Peu importe que nous ayons été de la lutte pour le liberté de l'avortement et de la contraception, contre la dictature bureaucratique pseudo bolchévique, contre les coups d'états de la CIA, l'arme nucléaire, les perpétuels reculs des droits et acquis sociaux, le racisme j'en passe et j'en passe et j'en passe encore. Non,ça ne compte pas.
Nous sommes vieux et gauchistes et nous avons fait l'erreur sans doute de le devenir contrairement à tant d'autres de ces jeunes gens pressés qui ont cru que le plus court chemin entre eux et la réussite c'était la Révolution et qui ne la voyant pas venir lui ont préféré des horizons plus sûrs, plus députables voire plus profitables qu'on a vu devenir journalistes main stream, députés de ci ou de là, membres de cabinets ministériels, chefs d'entreprise entreprenants, donneurs de leçon droitisants, antiracistes de salon et collectionneurs de montres.

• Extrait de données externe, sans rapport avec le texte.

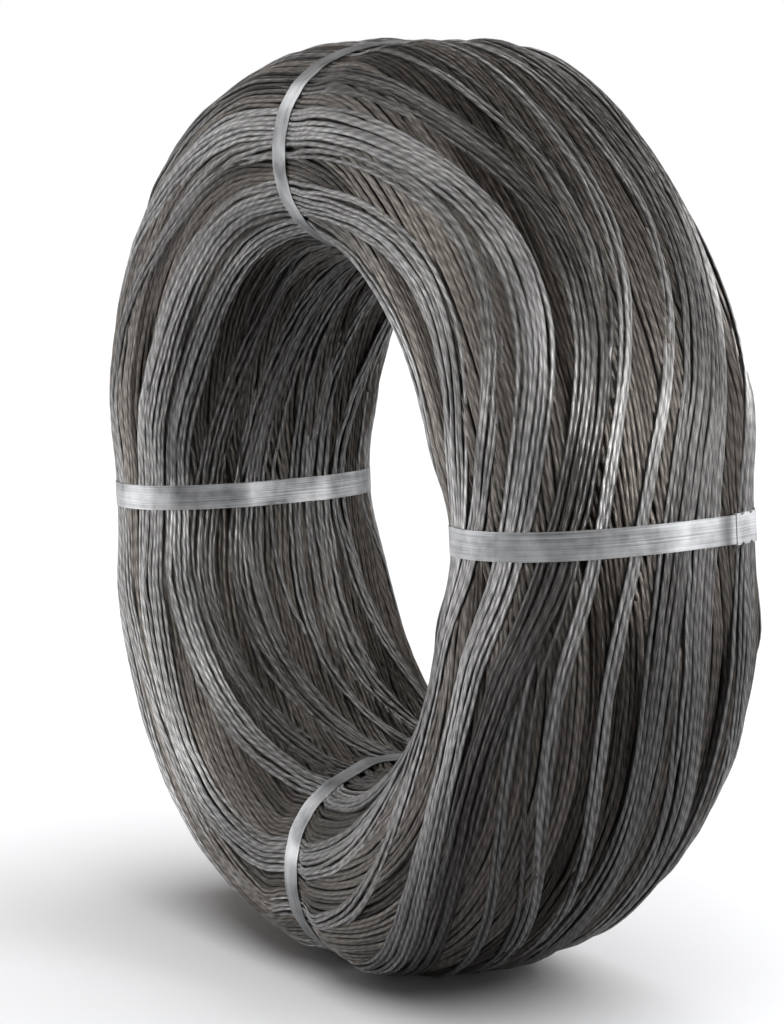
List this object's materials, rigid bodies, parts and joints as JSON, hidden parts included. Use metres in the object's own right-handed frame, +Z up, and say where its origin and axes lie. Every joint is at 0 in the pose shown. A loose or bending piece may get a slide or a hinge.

Nous avons fait cette erreur de vieillir salement en restant de ces "gauchistes" ridicules parce que vieux et gauchiste... franchement ! Parce que nous avons tenté et tenté, échoué, réussi quelques luttes, grappillés de nouveaux droits, perdus beaucoup, voulu changer la politique et surtout de politique, parce que nous n'avons ni fortune, ni notoriété ni respectabilité de gens de gôche sérieux...
Nous mériterions un peu de mansuétude à tout le moins, pour ne pas dire de respect. Oui nous avons vieilli sans nous renier, sans renier ce dont nous sommes convaincus que le monde doit changer de base et que ceux qui ne sont rien doivent devenir tout, sans balancer la lutte aux orties, la Classe aux oubliettes et la révolution au magasin des accessoires.
Alors les allergiques aux vieux, aux gauchistes et aux erreurs... sachez que nous sommes certes de vieux couteaux mais de ceux qui sous la poussière des tentatives, des échecs et de votre mépris sommes toujours scintillants de combativité, affûtés par la curiosité, remettant encore et encore la lame sous le feu de la pensée, décidés à vivre jusqu'au dernier moment avec en tête le bel et magnifique : Hasta la victoria... etc.